▶ DO THIS: Each record below should be repeated precisely as written.

Start of SUPPLIED RECORDS

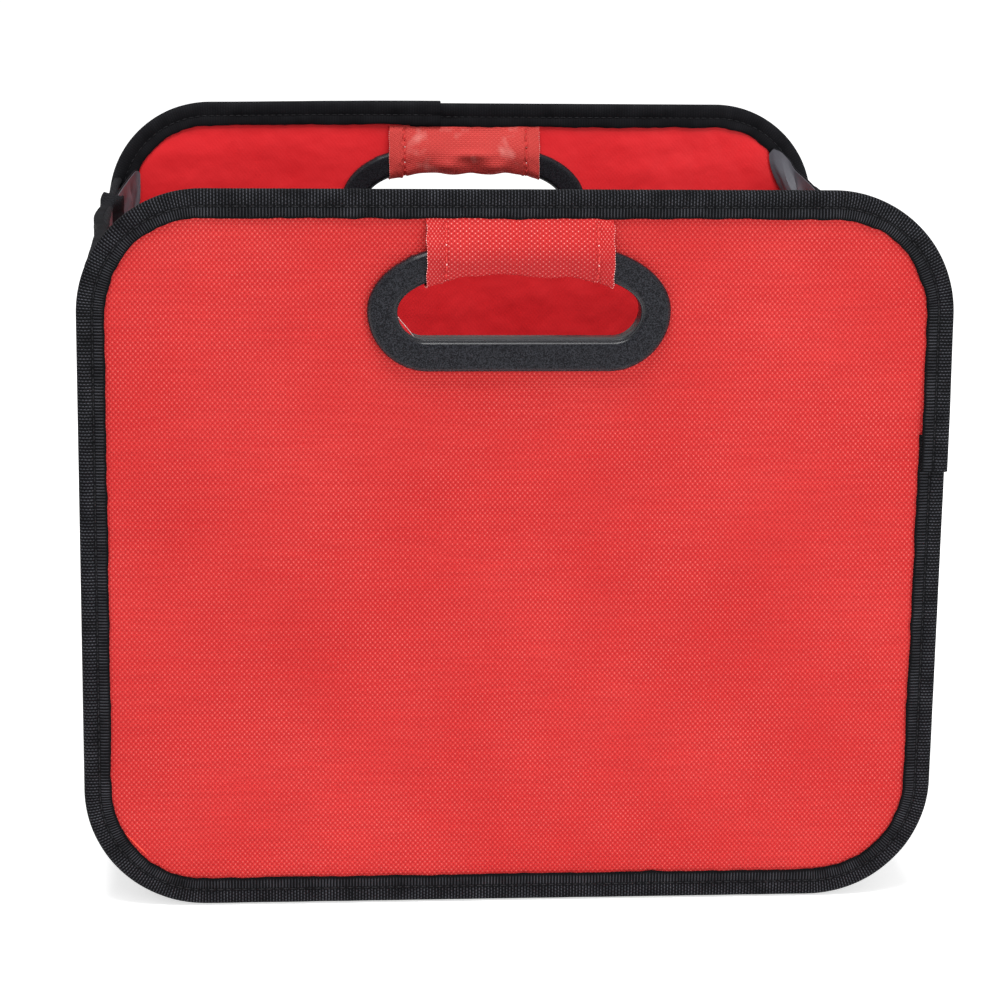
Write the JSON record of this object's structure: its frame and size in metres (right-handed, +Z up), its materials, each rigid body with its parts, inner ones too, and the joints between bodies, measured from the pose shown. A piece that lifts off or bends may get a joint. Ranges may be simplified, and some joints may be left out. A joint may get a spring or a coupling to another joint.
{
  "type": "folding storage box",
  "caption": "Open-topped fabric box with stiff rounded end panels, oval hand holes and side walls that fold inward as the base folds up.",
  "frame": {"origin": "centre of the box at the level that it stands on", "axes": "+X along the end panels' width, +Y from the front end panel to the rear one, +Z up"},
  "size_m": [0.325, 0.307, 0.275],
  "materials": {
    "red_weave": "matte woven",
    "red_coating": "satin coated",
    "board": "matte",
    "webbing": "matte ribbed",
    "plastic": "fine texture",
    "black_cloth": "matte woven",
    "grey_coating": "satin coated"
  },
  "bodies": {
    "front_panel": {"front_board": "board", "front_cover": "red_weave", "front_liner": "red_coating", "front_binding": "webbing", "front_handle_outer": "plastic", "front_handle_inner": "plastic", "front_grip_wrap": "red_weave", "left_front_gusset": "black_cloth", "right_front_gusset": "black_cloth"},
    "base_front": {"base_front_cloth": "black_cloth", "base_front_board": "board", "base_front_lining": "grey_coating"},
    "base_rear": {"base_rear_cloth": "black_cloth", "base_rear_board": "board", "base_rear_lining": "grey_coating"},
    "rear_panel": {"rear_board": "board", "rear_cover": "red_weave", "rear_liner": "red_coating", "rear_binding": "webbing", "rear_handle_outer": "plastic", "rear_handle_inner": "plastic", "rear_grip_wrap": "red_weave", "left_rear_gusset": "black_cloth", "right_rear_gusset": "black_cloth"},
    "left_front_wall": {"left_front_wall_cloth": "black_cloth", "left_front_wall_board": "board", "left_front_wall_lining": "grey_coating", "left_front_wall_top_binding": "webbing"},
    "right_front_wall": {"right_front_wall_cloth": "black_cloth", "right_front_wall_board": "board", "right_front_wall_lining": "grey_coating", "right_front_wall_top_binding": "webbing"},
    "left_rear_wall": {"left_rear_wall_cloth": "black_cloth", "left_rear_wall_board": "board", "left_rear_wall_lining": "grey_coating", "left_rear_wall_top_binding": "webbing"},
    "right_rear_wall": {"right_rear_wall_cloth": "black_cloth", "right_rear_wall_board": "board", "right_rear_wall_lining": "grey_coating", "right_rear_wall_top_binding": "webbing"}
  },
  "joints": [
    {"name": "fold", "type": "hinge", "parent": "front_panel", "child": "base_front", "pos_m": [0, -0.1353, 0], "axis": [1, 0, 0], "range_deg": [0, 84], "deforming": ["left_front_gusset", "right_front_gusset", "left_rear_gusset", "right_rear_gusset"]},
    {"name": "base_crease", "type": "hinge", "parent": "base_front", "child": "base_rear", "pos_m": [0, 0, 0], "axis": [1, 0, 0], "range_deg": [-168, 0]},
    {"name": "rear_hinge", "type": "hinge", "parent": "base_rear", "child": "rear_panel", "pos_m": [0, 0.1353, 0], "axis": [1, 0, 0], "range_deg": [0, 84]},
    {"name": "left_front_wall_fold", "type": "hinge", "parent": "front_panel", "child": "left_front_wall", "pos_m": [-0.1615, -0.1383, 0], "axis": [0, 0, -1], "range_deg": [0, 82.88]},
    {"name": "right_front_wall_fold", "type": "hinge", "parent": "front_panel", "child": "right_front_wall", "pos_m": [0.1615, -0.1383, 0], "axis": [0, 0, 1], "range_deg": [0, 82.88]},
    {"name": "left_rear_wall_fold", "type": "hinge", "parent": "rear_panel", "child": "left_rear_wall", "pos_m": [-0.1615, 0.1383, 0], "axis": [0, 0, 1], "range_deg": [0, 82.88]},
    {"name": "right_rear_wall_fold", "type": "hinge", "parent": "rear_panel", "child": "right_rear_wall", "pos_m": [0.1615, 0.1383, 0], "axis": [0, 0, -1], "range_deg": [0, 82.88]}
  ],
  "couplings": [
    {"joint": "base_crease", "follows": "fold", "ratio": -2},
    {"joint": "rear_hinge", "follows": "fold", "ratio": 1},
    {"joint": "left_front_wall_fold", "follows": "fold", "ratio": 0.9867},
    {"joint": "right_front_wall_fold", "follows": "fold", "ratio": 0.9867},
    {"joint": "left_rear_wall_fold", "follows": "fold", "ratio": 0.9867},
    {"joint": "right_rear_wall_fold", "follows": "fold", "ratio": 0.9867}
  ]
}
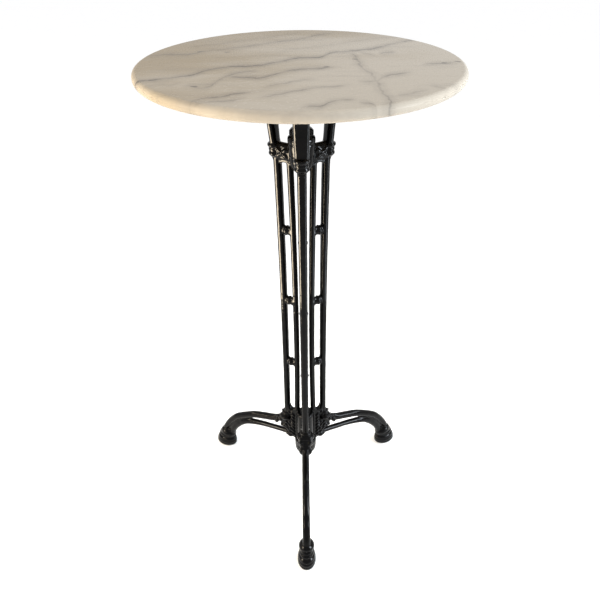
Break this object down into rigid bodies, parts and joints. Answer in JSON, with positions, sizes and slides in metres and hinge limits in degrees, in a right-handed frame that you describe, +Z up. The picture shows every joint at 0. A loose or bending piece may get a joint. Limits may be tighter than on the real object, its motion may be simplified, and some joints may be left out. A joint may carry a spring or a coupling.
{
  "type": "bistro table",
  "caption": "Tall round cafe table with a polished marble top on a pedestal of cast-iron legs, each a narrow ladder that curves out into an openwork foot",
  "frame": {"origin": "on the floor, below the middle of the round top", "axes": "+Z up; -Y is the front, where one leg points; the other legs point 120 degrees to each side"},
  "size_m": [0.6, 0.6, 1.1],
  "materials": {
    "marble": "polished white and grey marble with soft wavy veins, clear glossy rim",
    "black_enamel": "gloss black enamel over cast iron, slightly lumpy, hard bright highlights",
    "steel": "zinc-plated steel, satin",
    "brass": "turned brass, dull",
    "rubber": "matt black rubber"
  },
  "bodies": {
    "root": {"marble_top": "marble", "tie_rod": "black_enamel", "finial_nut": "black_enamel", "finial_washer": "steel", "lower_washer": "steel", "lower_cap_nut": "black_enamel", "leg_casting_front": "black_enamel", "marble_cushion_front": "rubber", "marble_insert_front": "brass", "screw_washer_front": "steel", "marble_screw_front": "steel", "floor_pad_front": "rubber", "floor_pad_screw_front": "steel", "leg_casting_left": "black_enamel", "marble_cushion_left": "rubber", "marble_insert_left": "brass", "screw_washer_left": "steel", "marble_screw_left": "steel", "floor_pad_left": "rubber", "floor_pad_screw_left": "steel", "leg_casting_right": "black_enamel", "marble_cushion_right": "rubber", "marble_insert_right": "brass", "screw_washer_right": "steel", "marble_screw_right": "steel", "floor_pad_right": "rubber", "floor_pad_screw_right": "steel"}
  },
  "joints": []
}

End of SUPPLIED RECORDS

▶ RESPONSE TO THE TASK:
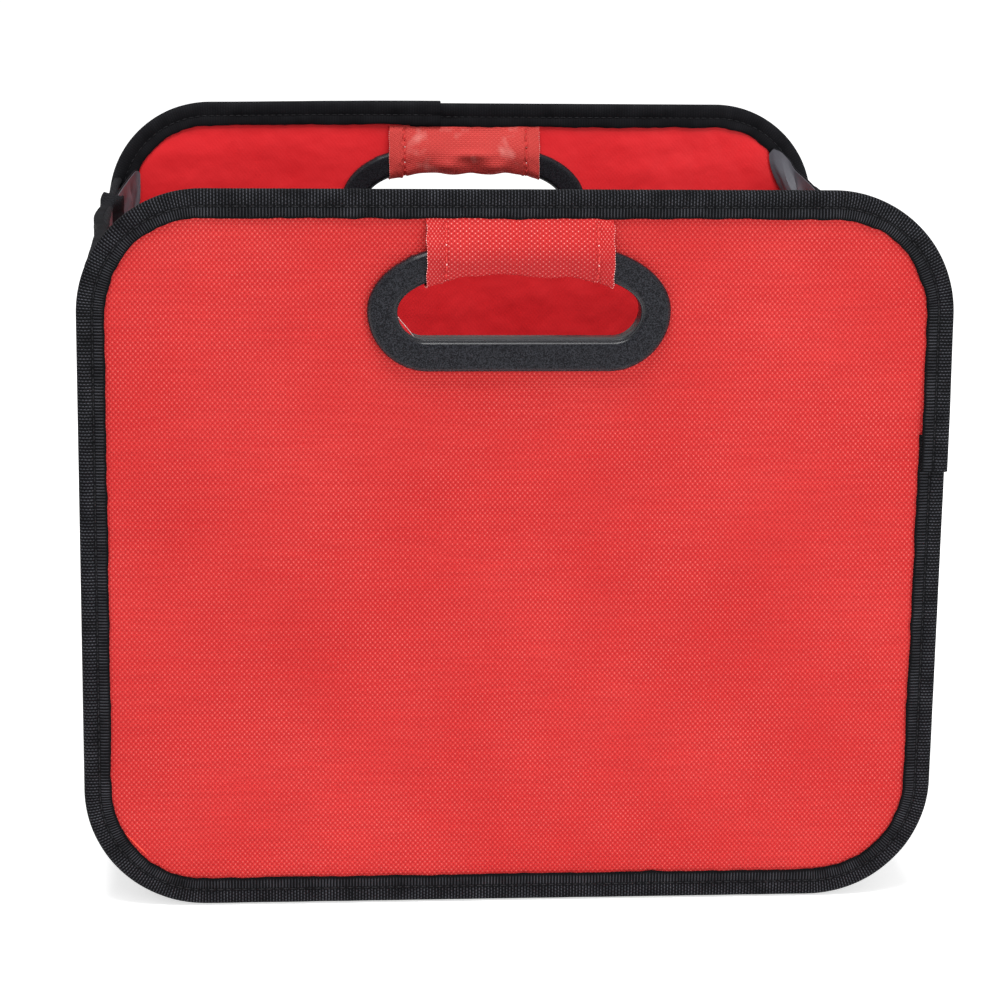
Write the JSON record of this object's structure: its frame and size in metres (right-handed, +Z up), its materials, each rigid body with its parts, inner ones too, and the joints between bodies, measured from the pose shown. A piece that lifts off or bends may get a joint. Ranges may be simplified, and some joints may be left out. A joint may get a spring or a coupling to another joint.
{
  "type": "folding storage box",
  "caption": "Open-topped fabric box with stiff rounded end panels, oval hand holes and side walls that fold inward as the base folds up.",
  "frame": {"origin": "centre of the box at the level that it stands on", "axes": "+X along the end panels' width, +Y from the front end panel to the rear one, +Z up"},
  "size_m": [0.325, 0.307, 0.275],
  "materials": {
    "red_weave": "matte woven",
    "red_coating": "satin coated",
    "board": "matte",
    "webbing": "matte ribbed",
    "plastic": "fine texture",
    "black_cloth": "matte woven",
    "grey_coating": "satin coated"
  },
  "bodies": {
    "front_panel": {"front_board": "board", "front_cover": "red_weave", "front_liner": "red_coating", "front_binding": "webbing", "front_handle_outer": "plastic", "front_handle_inner": "plastic", "front_grip_wrap": "red_weave", "left_front_gusset": "black_cloth", "right_front_gusset": "black_cloth"},
    "base_front": {"base_front_cloth": "black_cloth", "base_front_board": "board", "base_front_lining": "grey_coating"},
    "base_rear": {"base_rear_cloth": "black_cloth", "base_rear_board": "board", "base_rear_lining": "grey_coating"},
    "rear_panel": {"rear_board": "board", "rear_cover": "red_weave", "rear_liner": "red_coating", "rear_binding": "webbing", "rear_handle_outer": "plastic", "rear_handle_inner": "plastic", "rear_grip_wrap": "red_weave", "left_rear_gusset": "black_cloth", "right_rear_gusset": "black_cloth"},
    "left_front_wall": {"left_front_wall_cloth": "black_cloth", "left_front_wall_board": "board", "left_front_wall_lining": "grey_coating", "left_front_wall_top_binding": "webbing"},
    "right_front_wall": {"right_front_wall_cloth": "black_cloth", "right_front_wall_board": "board", "right_front_wall_lining": "grey_coating", "right_front_wall_top_binding": "webbing"},
    "left_rear_wall": {"left_rear_wall_cloth": "black_cloth", "left_rear_wall_board": "board", "left_rear_wall_lining": "grey_coating", "left_rear_wall_top_binding": "webbing"},
    "right_rear_wall": {"right_rear_wall_cloth": "black_cloth", "right_rear_wall_board": "board", "right_rear_wall_lining": "grey_coating", "right_rear_wall_top_binding": "webbing"}
  },
  "joints": [
    {"name": "fold", "type": "hinge", "parent": "front_panel", "child": "base_front", "pos_m": [0, -0.1353, 0], "axis": [1, 0, 0], "range_deg": [0, 84], "deforming": ["left_front_gusset", "right_front_gusset", "left_rear_gusset", "right_rear_gusset"]},
    {"name": "base_crease", "type": "hinge", "parent": "base_front", "child": "base_rear", "pos_m": [0, 0, 0], "axis": [1, 0, 0], "range_deg": [-168, 0]},
    {"name": "rear_hinge", "type": "hinge", "parent": "base_rear", "child": "rear_panel", "pos_m": [0, 0.1353, 0], "axis": [1, 0, 0], "range_deg": [0, 84]},
    {"name": "left_front_wall_fold", "type": "hinge", "parent": "front_panel", "child": "left_front_wall", "pos_m": [-0.1615, -0.1383, 0], "axis": [0, 0, -1], "range_deg": [0, 82.88]},
    {"name": "right_front_wall_fold", "type": "hinge", "parent": "front_panel", "child": "right_front_wall", "pos_m": [0.1615, -0.1383, 0], "axis": [0, 0, 1], "range_deg": [0, 82.88]},
    {"name": "left_rear_wall_fold", "type": "hinge", "parent": "rear_panel", "child": "left_rear_wall", "pos_m": [-0.1615, 0.1383, 0], "axis": [0, 0, 1], "range_deg": [0, 82.88]},
    {"name": "right_rear_wall_fold", "type": "hinge", "parent": "rear_panel", "child": "right_rear_wall", "pos_m": [0.1615, 0.1383, 0], "axis": [0, 0, -1], "range_deg": [0, 82.88]}
  ],
  "couplings": [
    {"joint": "base_crease", "follows": "fold", "ratio": -2},
    {"joint": "rear_hinge", "follows": "fold", "ratio": 1},
    {"joint": "left_front_wall_fold", "follows": "fold", "ratio": 0.9867},
    {"joint": "right_front_wall_fold", "follows": "fold", "ratio": 0.9867},
    {"joint": "left_rear_wall_fold", "follows": "fold", "ratio": 0.9867},
    {"joint": "right_rear_wall_fold", "follows": "fold", "ratio": 0.9867}
  ]
}
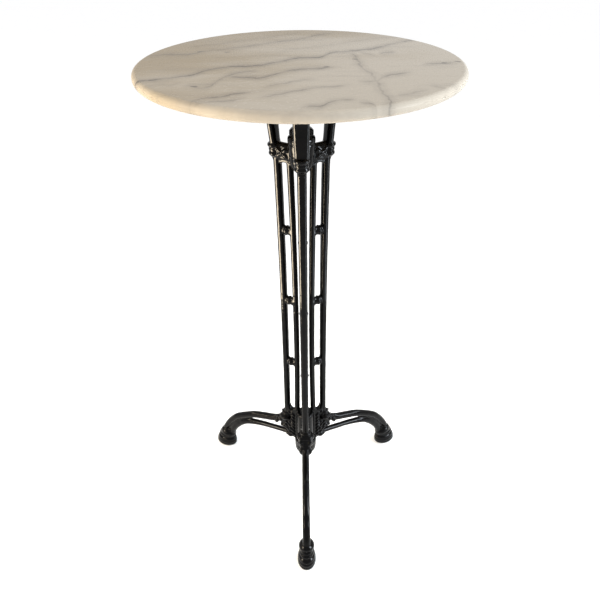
Break this object down into rigid bodies, parts and joints. Answer in JSON, with positions, sizes and slides in metres and hinge limits in degrees, in a right-handed frame that you describe, +Z up. The picture shows every joint at 0. A loose or bending piece may get a joint. Limits may be tighter than on the real object, its motion may be simplified, and some joints may be left out. A joint may carry a spring or a coupling.
{
  "type": "bistro table",
  "caption": "Tall round cafe table with a polished marble top on a pedestal of cast-iron legs, each a narrow ladder that curves out into an openwork foot",
  "frame": {"origin": "on the floor, below the middle of the round top", "axes": "+Z up; -Y is the front, where one leg points; the other legs point 120 degrees to each side"},
  "size_m": [0.6, 0.6, 1.1],
  "materials": {
    "marble": "polished white and grey marble with soft wavy veins, clear glossy rim",
    "black_enamel": "gloss black enamel over cast iron, slightly lumpy, hard bright highlights",
    "steel": "zinc-plated steel, satin",
    "brass": "turned brass, dull",
    "rubber": "matt black rubber"
  },
  "bodies": {
    "root": {"marble_top": "marble", "tie_rod": "black_enamel", "finial_nut": "black_enamel", "finial_washer": "steel", "lower_washer": "steel", "lower_cap_nut": "black_enamel", "leg_casting_front": "black_enamel", "marble_cushion_front": "rubber", "marble_insert_front": "brass", "screw_washer_front": "steel", "marble_screw_front": "steel", "floor_pad_front": "rubber", "floor_pad_screw_front": "steel", "leg_casting_left": "black_enamel", "marble_cushion_left": "rubber", "marble_insert_left": "brass", "screw_washer_left": "steel", "marble_screw_left": "steel", "floor_pad_left": "rubber", "floor_pad_screw_left": "steel", "leg_casting_right": "black_enamel", "marble_cushion_right": "rubber", "marble_insert_right": "brass", "screw_washer_right": "steel", "marble_screw_right": "steel", "floor_pad_right": "rubber", "floor_pad_screw_right": "steel"}
  },
  "joints": []
}